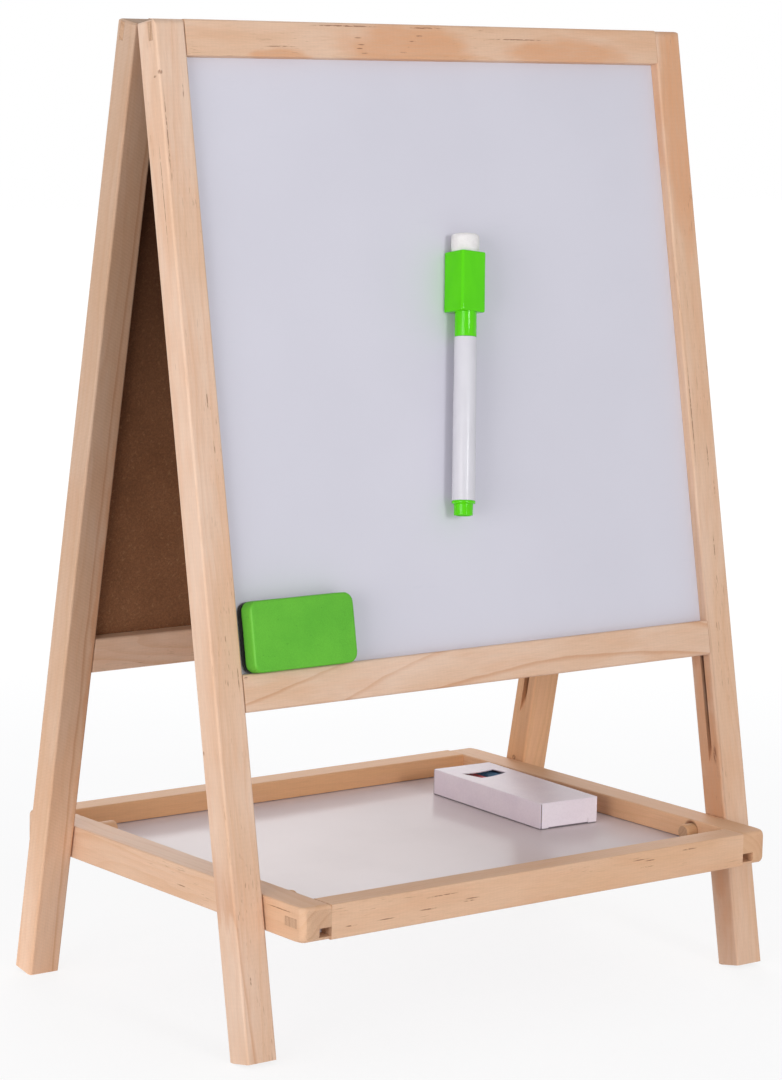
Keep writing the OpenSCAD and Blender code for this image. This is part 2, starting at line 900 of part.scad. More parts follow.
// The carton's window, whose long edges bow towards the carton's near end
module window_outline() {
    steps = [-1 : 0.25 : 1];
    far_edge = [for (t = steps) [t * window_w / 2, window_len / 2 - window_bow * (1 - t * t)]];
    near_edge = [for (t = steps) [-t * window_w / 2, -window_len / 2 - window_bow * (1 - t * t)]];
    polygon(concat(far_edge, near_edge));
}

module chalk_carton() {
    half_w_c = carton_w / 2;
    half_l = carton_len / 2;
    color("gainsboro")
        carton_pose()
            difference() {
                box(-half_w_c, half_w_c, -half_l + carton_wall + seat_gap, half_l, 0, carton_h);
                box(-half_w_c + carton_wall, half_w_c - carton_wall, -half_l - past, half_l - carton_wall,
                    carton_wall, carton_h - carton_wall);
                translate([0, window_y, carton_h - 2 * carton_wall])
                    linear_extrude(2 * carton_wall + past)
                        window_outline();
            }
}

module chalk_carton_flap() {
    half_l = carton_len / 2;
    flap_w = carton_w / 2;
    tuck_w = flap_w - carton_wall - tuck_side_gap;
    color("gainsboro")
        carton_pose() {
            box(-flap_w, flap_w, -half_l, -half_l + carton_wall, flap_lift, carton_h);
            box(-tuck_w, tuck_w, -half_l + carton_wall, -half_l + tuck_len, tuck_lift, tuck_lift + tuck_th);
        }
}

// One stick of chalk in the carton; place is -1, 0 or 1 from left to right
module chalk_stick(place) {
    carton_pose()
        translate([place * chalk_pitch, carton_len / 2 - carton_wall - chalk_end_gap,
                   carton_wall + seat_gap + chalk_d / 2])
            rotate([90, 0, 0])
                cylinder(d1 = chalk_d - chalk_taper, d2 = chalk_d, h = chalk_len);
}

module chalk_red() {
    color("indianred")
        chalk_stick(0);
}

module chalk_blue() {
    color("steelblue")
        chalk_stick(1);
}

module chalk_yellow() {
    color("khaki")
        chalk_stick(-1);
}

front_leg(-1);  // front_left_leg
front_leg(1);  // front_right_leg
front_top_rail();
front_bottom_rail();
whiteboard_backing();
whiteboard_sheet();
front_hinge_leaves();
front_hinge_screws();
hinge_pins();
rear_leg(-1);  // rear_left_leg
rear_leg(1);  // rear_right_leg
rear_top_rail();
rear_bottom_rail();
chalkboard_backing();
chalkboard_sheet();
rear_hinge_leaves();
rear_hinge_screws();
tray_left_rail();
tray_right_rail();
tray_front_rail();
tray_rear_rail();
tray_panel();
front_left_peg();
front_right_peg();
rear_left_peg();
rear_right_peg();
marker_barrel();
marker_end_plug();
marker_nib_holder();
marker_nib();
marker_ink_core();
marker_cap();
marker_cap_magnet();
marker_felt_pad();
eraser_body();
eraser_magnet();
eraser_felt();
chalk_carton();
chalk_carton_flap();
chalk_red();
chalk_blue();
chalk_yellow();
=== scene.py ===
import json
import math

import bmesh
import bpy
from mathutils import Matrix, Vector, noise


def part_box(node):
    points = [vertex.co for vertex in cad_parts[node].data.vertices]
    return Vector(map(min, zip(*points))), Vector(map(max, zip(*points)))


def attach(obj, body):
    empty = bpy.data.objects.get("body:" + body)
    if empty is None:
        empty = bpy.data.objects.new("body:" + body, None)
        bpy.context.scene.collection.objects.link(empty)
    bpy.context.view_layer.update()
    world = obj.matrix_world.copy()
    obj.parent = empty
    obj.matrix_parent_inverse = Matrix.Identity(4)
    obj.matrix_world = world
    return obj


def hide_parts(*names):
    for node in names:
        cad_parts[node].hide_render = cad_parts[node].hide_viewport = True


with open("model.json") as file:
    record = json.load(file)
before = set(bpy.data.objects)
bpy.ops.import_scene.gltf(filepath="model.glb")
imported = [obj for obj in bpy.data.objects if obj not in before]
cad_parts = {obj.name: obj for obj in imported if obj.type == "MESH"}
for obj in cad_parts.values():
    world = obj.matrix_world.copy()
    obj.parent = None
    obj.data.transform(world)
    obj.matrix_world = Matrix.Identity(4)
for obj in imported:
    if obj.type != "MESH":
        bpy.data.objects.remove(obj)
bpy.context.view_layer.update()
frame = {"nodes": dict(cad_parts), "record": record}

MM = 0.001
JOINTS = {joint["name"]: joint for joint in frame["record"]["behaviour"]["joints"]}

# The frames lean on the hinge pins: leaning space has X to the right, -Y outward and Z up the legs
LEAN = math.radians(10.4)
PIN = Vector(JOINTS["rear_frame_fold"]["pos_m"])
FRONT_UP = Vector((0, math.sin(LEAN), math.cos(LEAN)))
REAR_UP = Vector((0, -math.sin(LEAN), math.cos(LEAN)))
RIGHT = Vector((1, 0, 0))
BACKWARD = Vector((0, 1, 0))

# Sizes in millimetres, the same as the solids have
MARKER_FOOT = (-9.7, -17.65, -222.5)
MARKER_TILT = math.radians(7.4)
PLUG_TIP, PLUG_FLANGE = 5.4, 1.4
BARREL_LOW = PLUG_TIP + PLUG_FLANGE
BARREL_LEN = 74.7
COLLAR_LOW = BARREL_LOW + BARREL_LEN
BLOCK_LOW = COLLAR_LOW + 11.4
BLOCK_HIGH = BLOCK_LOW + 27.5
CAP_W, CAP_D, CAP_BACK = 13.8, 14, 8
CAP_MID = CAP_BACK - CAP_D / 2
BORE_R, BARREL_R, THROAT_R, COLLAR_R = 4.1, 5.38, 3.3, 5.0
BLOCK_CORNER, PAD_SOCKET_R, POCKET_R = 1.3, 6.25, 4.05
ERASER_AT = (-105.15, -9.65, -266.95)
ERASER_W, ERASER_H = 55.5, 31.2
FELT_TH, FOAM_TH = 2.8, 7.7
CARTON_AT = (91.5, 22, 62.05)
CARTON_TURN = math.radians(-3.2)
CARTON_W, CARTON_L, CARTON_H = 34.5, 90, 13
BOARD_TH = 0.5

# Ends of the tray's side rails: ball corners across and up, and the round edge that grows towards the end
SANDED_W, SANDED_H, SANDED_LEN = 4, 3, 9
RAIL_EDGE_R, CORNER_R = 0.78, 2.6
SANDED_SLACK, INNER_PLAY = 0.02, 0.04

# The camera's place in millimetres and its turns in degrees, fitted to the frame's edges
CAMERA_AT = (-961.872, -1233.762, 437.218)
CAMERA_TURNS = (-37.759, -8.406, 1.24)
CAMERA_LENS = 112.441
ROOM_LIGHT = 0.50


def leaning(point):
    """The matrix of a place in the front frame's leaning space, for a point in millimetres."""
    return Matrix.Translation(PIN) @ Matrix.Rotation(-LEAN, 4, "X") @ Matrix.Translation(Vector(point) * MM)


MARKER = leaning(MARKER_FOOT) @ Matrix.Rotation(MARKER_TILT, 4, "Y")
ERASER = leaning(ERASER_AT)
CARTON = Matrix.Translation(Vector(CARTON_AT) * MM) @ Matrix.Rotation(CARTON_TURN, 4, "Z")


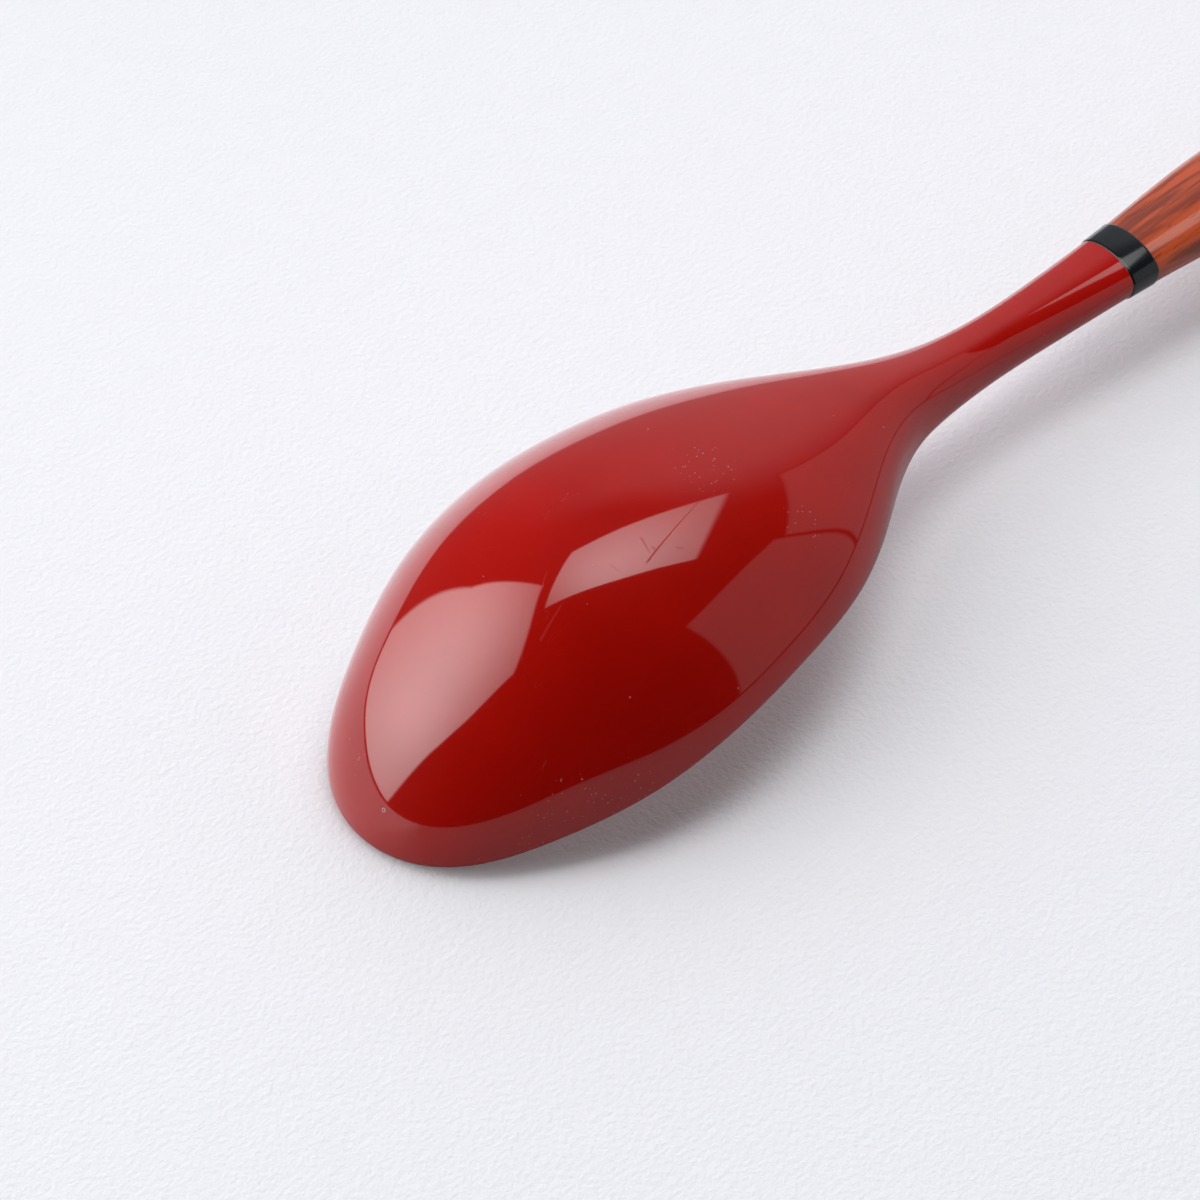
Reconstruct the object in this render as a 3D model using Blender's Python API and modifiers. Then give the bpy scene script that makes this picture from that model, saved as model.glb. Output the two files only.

What to do:
What do the lines above say from the one containing "front_left_peg();" down to the one containing "before = set(bpy.data.objects)"? Return them exactly, both end lines included, and only them.

Written response:
front_left_peg();
front_right_peg();
rear_left_peg();
rear_right_peg();
marker_barrel();
marker_end_plug();
marker_nib_holder();
marker_nib();
marker_ink_core();
marker_cap();
marker_cap_magnet();
marker_felt_pad();
eraser_body();
eraser_magnet();
eraser_felt();
chalk_carton();
chalk_carton_flap();
chalk_red();
chalk_blue();
chalk_yellow();
=== scene.py ===
import json
import math

import bmesh
import bpy
from mathutils import Matrix, Vector, noise


def part_box(node):
    points = [vertex.co for vertex in cad_parts[node].data.vertices]
    return Vector(map(min, zip(*points))), Vector(map(max, zip(*points)))


def attach(obj, body):
    empty = bpy.data.objects.get("body:" + body)
    if empty is None:
        empty = bpy.data.objects.new("body:" + body, None)
        bpy.context.scene.collection.objects.link(empty)
    bpy.context.view_layer.update()
    world = obj.matrix_world.copy()
    obj.parent = empty
    obj.matrix_parent_inverse = Matrix.Identity(4)
    obj.matrix_world = world
    return obj


def hide_parts(*names):
    for node in names:
        cad_parts[node].hide_render = cad_parts[node].hide_viewport = True


with open("model.json") as file:
    record = json.load(file)
before = set(bpy.data.objects)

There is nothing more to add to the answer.